>> Start MATERIAL

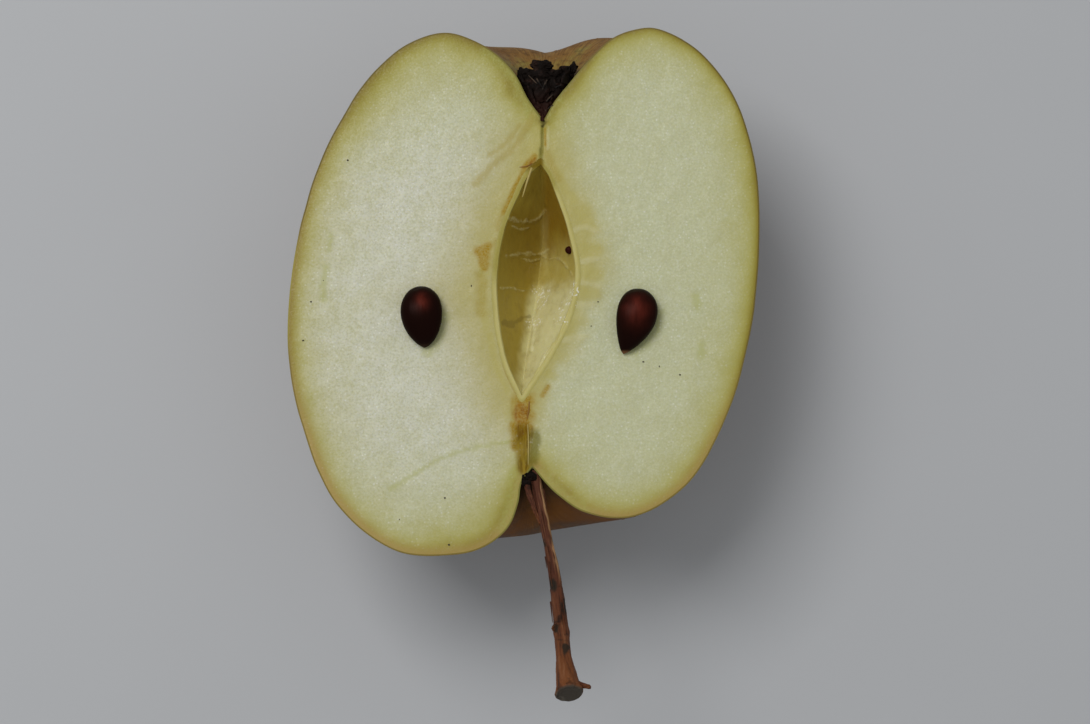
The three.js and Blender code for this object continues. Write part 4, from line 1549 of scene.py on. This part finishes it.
def calyx_frame(up, turn, radius, proud=0.0):
    """A point round the calyx's axis at a height above its tip."""
    across = CALYX_TIP[0] + CALYX_LEAN * up + radius * np.cos(turn)
    above = FACE + proud - radius * np.sin(turn)
    return np.stack(np.broadcast_arrays(across, CALYX_TIP[1] + up, above), axis=-1) + SHIFT


def calyx_cup():
    """The shrivelled cup, cut open: a half cone that is sunk in at its face and mouth."""
    rows = []
    turn = np.linspace(0, math.pi, 54)
    across = np.linspace(-1, 1, 30)[1:-1]
    for up in np.linspace(0.04, 1, 70):
        radius = mix(CALYX_TIP_RADIUS, CALYX_MOUTH_RADIUS, up ** CALYX_FLARE)
        back = calyx_frame(CALYX_LENGTH * up, turn, np.full(54, radius), CALYX_PROUD)
        face = np.zeros((28, 3))
        face[:, 0] = CALYX_TIP[0] + CALYX_LEAN * CALYX_LENGTH * up + radius * across
        face[:, 1] = CALYX_TIP[1] + CALYX_LENGTH * up
        face[:, 2] = FACE + CALYX_PROUD - 0.14 * radius * (1 - across ** 2) ** 0.6 * ease(up, 0.1, 0.7)
        rows.append(np.vstack([back, face + SHIFT]))
    tip = calyx_frame(0.0, 0.0, 0.0)
    mouth = calyx_frame(CALYX_LENGTH - 0.3, 0.5 * math.pi, 1.5)
    mesh = tube_loop(np.array(rows), [tip, mouth]).mesh("calyx_cup")
    crumple(mesh, [[1.2, 0.6, 51], [0.5, 0.45, 52], [0.24, 0.2, 53]])
    return mesh


def sepal(turn, length, width, curl, twist, seed):
    """One dried leaf: a pointed strip that leaves the cup's mouth and curls over."""
    steps, across = 46, 22
    share = np.linspace(0, 1, steps)[:, None]
    side = np.linspace(-1, 1, across)[None, :]
    bend = curl * share ** 1.3
    up = CALYX_LENGTH - 1.3 + length * np.cumsum(np.cos(bend), axis=0) / steps
    out = CALYX_MOUTH_RADIUS - 0.9 + length * np.cumsum(np.sin(bend), axis=0) / steps
    half = width / 2 * (1 - share ** 1.6) ** 0.8 + 0.05
    cup = 0.55 * (side ** 2) * half * 1.6
    spin = turn + twist * share
    layers = []
    for lift in (0.16, -0.16):
        radius = out + lift * np.cos(bend) - cup * np.cos(bend) * 0.8
        height = CALYX_TIP[1] + up - lift * np.sin(bend) + cup * np.sin(bend)
        sideways = side * half
        x = CALYX_TIP[0] + CALYX_LEAN * up + radius * np.cos(spin) + sideways * np.sin(spin)
        z = FACE + 0.1 - radius * np.sin(spin) + sideways * np.cos(spin)
        layers.append(np.stack([x, height + 0 * side, z], axis=-1) + SHIFT)
    shell = Shell()
    top, under = shell.add(layers[0]), shell.add(layers[1])
    shell.sheet(top)
    shell.sheet(under)
    loops = [
        np.concatenate([n[0, :], n[1:, -1], n[-1, -2::-1], n[-2:0:-1, 0]]) for n in (top, under)
    ]
    shell.ring(loops[0], loops[1])
    mesh = shell.mesh("sepal")
    crumple(mesh, [[1.2, 0.5, seed], [0.5, 0.28, seed + 1]])
    return mesh


def joined(name, meshes):
    """Several meshes as one."""
    work = bmesh.new()
    for mesh in meshes:
        work.from_mesh(mesh)
        bpy.data.meshes.remove(mesh)
    whole = bpy.data.meshes.new(name)
    work.to_mesh(whole)
    work.free()
    whole.shade_smooth()
    return whole


def lump_mesh(middle, radii, tilt, seed):
    """A crumpled, roughly egg-shaped bit of dried leaf. The tilt turns it in plan."""
    rows, ends = egg(radii, 44, 60)
    turned = np.array([[math.cos(tilt), math.sin(tilt), 0], [-math.sin(tilt), math.cos(tilt), 0], [0, 0, 1]])
    place = on_face(middle)
    mesh = tube_loop(rows @ turned + place, ends @ turned + place).mesh("lump")
    crumple(mesh, [[0.9, 0.55, seed], [0.4, 0.35, seed + 1], [0.2, 0.12, seed + 2]])
    return mesh


def stamen_strands(count):
    """Dried threads inside the cup, each bent its own way."""
    rng = np.random.default_rng(5)
    strands = []
    for _ in range(count):
        up = rng.uniform(1.6, 5.4)
        radius = mix(CALYX_TIP_RADIUS, CALYX_MOUTH_RADIUS, (up / CALYX_LENGTH) ** CALYX_FLARE)
        turn = rng.uniform(0.15, math.pi - 0.15)
        start = calyx_frame(up, turn, radius * rng.uniform(0.1, 0.75))
        aim = np.array([rng.uniform(-0.7, 0.7), rng.uniform(0.4, 1.0), rng.uniform(-0.1, 0.75)])
        bend = rng.uniform(-0.7, 0.7, 3)
        reach = np.linspace(0, rng.uniform(1.2, 2.6), 9)[:, None]
        line = start + aim * reach + bend * reach ** 2 * 0.3
        line[:, 2] = np.minimum(line[:, 2], FACE + 0.35)
        strands.append((line, np.linspace(0.12, 0.06, 9) * rng.uniform(0.7, 1.3)))
    return strands


class APPLE_OT_calyx(bpy.types.Operator):
    """Builds the dried calyx: cup, leaves and stamens"""

    bl_idname = "apple.calyx"
    bl_label = "Calyx"

    def execute(self, context):
        props = context.scene.apple_calyx
        leaf = calyx_material(props)
        leaves = [sepal(*facts) for facts in SEPALS] + [lump_mesh(*facts) for facts in CALYX_LUMPS]
        for name, mesh in (("calyx_cup", calyx_cup()), ("calyx_leaves", joined("calyx_leaves", leaves))):
            paint(mesh, warm=1 - ease(places(mesh)[:, 1], 22.0, 27.0))
            place_piece(name, mesh, [leaf], ["calyx"])
        threads = hair_material(props)
        hairs = rod_mesh("calyx_stamens", stamen_strands(props.hairs), threads, 6)
        place_piece("calyx_stamens", hairs, [threads], ())
        return {"FINISHED"}


# The pips -----------------------------------------------------------------------------------


def pip_mesh(name, facts):
    """One pip: blunt at the top, pointed below, flatter underneath."""
    length, width, depth, taper, sway = (facts[key] for key in ("length", "width", "depth", "taper", "sway"))
    share = np.linspace(0, 1, 121)[1:-1, None]
    down = (1 - np.cos(math.pi * share)) / 2
    turn = np.linspace(0, 2 * math.pi, 96, endpoint=False)[None, :]
    widest = PIP_BLUNTNESS / (PIP_BLUNTNESS + taper)
    girth = (down / widest) ** PIP_BLUNTNESS * ((1 - down) / (1 - widest)) ** taper
    half_depth = girth * depth / 2
    across = sway * down ** 3 + girth * width / 2 * np.cos(turn)
    above = mix(depth / 2, half_depth, 0.75) + half_depth * np.sin(turn)
    middle = mix(depth / 2, 0.0, 0.75)
    rows = np.stack([across, length * (0.5 - down) + 0 * turn, above], axis=-1)
    mesh = tube_loop(rows, [[0, length / 2, middle], [sway, -length / 2, middle]]).mesh(name)
    at = places(mesh)
    x, y, wide, high = facts["window"]
    swell = np.exp(-((at[:, 0] - x) / wide) ** 2 - ((at[:, 1] - y) / high) ** 2 + 0.5 * lumps(at, 0.9, 73))
    tip = facts["tip"] * ease(-at[:, 1], length / 2 - 0.6, length / 2 - 0.15)
    # The redder patch is kept to the pip's top: partly the coat's own colour, partly painted highlight.
    paint(mesh, swell=np.clip(0.85 * swell, 0, 0.9) * ease(at[:, 2], 1.4, 2.4), tip=tip)
    dent = 0.05 * (lumps(at, 1.6, 71) - 1) / 2 + 0.03 * (lumps(at * [1, 0.25, 1], 0.35, 72) - 1) / 2
    shift(mesh, normals(mesh) * dent[:, None] + on_face([*facts["at"], PIP_GAP]))
    return mesh


def pip_end_mesh():
    """The end of a pip that shows through the chamber's wall."""
    rows, ends = egg(PIP_TIP_SIZE, 34, 36)
    middle = on_face(PIP_TIP_AT)
    mesh = tube_loop(rows + middle, ends + middle).mesh("pip_end")
    crumple(mesh, [[0.6, 0.12, 81]])
    paint(mesh, swell=0.25, tip=0)
    return mesh


class APPLE_OT_pips(bpy.types.Operator):
    """Builds the two loose pips and the pip end in the chamber"""

    bl_idname = "apple.pips"
    bl_label = "Pips"

    def execute(self, context):
        coat = seed_material(context.scene.apple_seeds)
        for name, facts in PIPS.items():
            place_piece(name + "_coat", pip_mesh(name, facts), [coat], [name])
        place_piece("pip_end", pip_end_mesh(), [coat], ["seed_tip"])
        return {"FINISHED"}


# Small marks --------------------------------------------------------------------------------


def speck_tree():
    """Puts a small uneven speck at each point."""
    tree, given = new_tree("Specks", Radius=0.00014, Seed=4, Finish=None)
    points = node(tree, "GeometryNodeMeshToPoints", {"Mesh": given["Geometry"]})
    ball = node(tree, "GeometryNodeMeshIcoSphere", {"Radius": given["Radius"], "Subdivisions": 2})
    lumpy = node(tree, "ShaderNodeTexNoise", {"Scale": 6000.0, "Detail": 1.0})
    push = node(tree, "ShaderNodeMapRange", {"Value": lumpy, "To Min": -0.00008, "To Max": 0.00004})
    sizes = {0: (0.5, 0.5, 0.25), 1: (1.5, 1.1, 0.5), "Seed": given["Seed"]}
    sizes = node(tree, "FunctionNodeRandomValue", sizes, data_type="FLOAT_VECTOR")
    specks = {"Points": points, "Instance": pushed(tree, ball, push), "Scale": sizes}
    specks = node(tree, "GeometryNodeInstanceOnPoints", specks)
    return finish_tree(tree, specks, given["Finish"])


def core_fibres(table):
    """The strands of a table of fibres, above the cut face by their third number."""
    strands = []
    for widths, points in table:
        line = even_steps(np.array(points) + [0, 0, FACE + 0.06], 14)
        strands.append((line, profile(15, np.linspace(0, 1, len(widths)), widths)))
    return strands


class APPLE_OT_marks(bpy.types.Operator):
    """Builds the fibres by the core and the dark specks on the cut face"""

    bl_idname = "apple.marks"
    bl_label = "Fibres and specks"

    def execute(self, context):
        straw = fibre_material("core fibre, torn", "#CDBB74", "#A8914A")
        tan = fibre_material("core fibre, browned", "#A07428", "#7A5018")
        groups = (("pale_fibres", PALE_FIBRES, straw), ("brown_fibres", BROWN_FIBRES, tan))
        for name, table, finish in groups:
            fibres = rod_mesh(name, core_fibres(table), finish, 12)
            place_piece(name, fibres, [finish], ())
        dots = bpy.data.meshes.new("speck_points")
        dots.from_pydata([[x * MM, y * MM, (FACE + 0.02) * MM] for x, y in SPECKS], [], [])
        dust = speck_material()
        place_piece("face_specks", grown("face_specks", dots, speck_tree(), {"Finish": dust}), [dust])
        return {"FINISHED"}


# Stage ---------------------------------------------------------------------------------------


def soft_light(name, position, target, width, power):
    """A square light of that width in metres, aimed at the target."""
    data = bpy.data.lights.new(name, "AREA")
    data.shape = "SQUARE"
    data.size = width
    data.energy = power
    lamp = bpy.data.objects.new(name, data)
    bpy.context.scene.collection.objects.link(lamp)
    lamp.location = position
    lamp.rotation_euler = (Vector(target) - Vector(position)).to_track_quat("-Z", "Y").to_euler()
    return lamp


class APPLE_OT_stage(bpy.types.Operator):
    """Sets up the floor, the soft light and the camera"""

    bl_idname = "apple.stage"
    bl_label = "Stage"

    def execute(self, context):
        scene = context.scene
        props = scene.apple_stage
        floor = bpy.data.meshes.new("floor")
        floor.from_pydata(FLOOR_CORNERS, [], [(0, 1, 2, 3)])
        floor.materials.append(floor_material(props))
        floor_object = bpy.data.objects.new("floor", floor)
        scene.collection.objects.link(floor_object)
        target = Vector((*VIEW_AT, FACE)) * MM
        key = soft_light("key_light", KEY_AT, target, KEY_WIDTH, props.key_power)
        camera = bpy.data.objects.new("camera", bpy.data.cameras.new("camera"))
        scene.collection.objects.link(camera)
        camera.data.lens = props.lens
        camera.data.sensor_width = 36
        camera.data.clip_start = 0.01
        reach = Vector((0, -math.cos(props.elevation), math.sin(props.elevation))) * props.distance
        camera.location = target + reach
        camera.rotation_euler = (-reach).to_track_quat("-Z", "Y").to_euler()
        scene.camera = camera
        scene.world = bpy.data.worlds.new("studio")
        scene.world.use_nodes = True
        sky = scene.world.node_tree.nodes["Background"]
        sky.inputs["Color"].default_value = SKY
        sky.inputs["Strength"].default_value = SKY_POWER
        scene.view_settings.view_transform = "Standard"
        return {"FINISHED"}


# Panel and registration ----------------------------------------------------------------------

OPERATORS = (
    APPLE_OT_fruit, APPLE_OT_pores, APPLE_OT_chamber, APPLE_OT_calyx, APPLE_OT_stalk,
    APPLE_OT_pips, APPLE_OT_marks, APPLE_OT_stage,
)
SETTINGS = {
    "apple_flesh": AppleFleshSettings,
    "apple_skin": AppleSkinSettings,
    "apple_core": AppleCoreSettings,
    "apple_calyx": AppleCalyxSettings,
    "apple_stalk": AppleStalkSettings,
    "apple_seeds": AppleSeedSettings,
    "apple_stage": AppleStageSettings,
}


class APPLE_PT_panel(bpy.types.Panel):
    """Lists the pieces of the apple half and their settings"""

    bl_idname = "APPLE_PT_panel"
    bl_label = "Apple Half"
    bl_space_type = "VIEW_3D"
    bl_region_type = "UI"
    bl_category = "Apple Half"

    def draw(self, context):
        layout = self.layout
        for operator in OPERATORS:
            layout.operator(operator.bl_idname, text=operator.bl_label)
        for name, group in SETTINGS.items():
            box = layout.box()
            box.label(text=group.__doc__)
            for field in group.__annotations__:
                box.prop(getattr(context.scene, name), field)


def register():
    """Registers the settings, operators and panel."""
    for name, group in SETTINGS.items():
        bpy.utils.register_class(group)
        setattr(bpy.types.Scene, name, PointerProperty(type=group))
    for cls in (*OPERATORS, APPLE_PT_panel):
        bpy.utils.register_class(cls)


def unregister():
    """Takes the settings, operators and panel out again."""
    for cls in (APPLE_PT_panel, *reversed(OPERATORS)):
        bpy.utils.unregister_class(cls)
    for name, group in reversed(SETTINGS.items()):
        delattr(bpy.types.Scene, name)
        bpy.utils.unregister_class(group)


def main():
    """Builds every piece and sets the stage."""
    register()
    bpy.ops.apple.fruit()
    bpy.ops.apple.pores()
    bpy.ops.apple.chamber()
    bpy.ops.apple.calyx()
    bpy.ops.apple.stalk()
    bpy.ops.apple.pips()
    bpy.ops.apple.marks()
    bpy.ops.apple.stage()


if __name__ == "__main__":
    main()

>> End MATERIAL

Only the lines from the top of the data through the line that contains "return np.stack(np.broadcast_arrays(across, CALYX_TIP[1]" should be quoted, exactly as they stand.

**TASK ANSWER**
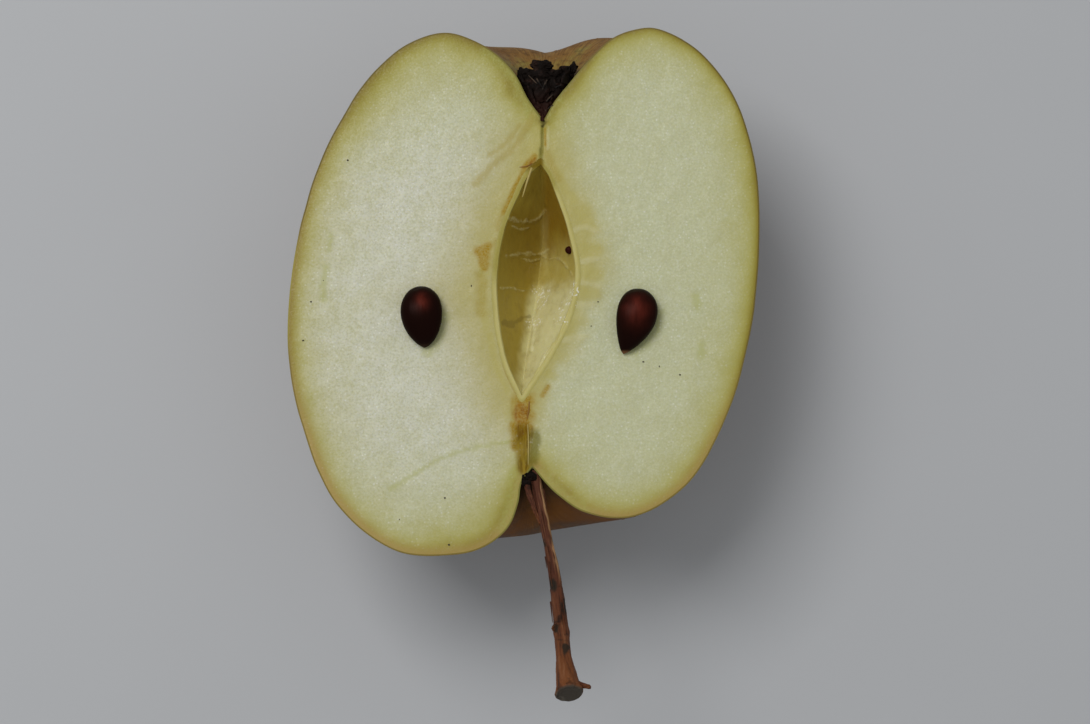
The three.js and Blender code for this object continues. Write part 4, from line 1549 of scene.py on. This part finishes it.
def calyx_frame(up, turn, radius, proud=0.0):
    """A point round the calyx's axis at a height above its tip."""
    across = CALYX_TIP[0] + CALYX_LEAN * up + radius * np.cos(turn)
    above = FACE + proud - radius * np.sin(turn)
    return np.stack(np.broadcast_arrays(across, CALYX_TIP[1] + up, above), axis=-1) + SHIFT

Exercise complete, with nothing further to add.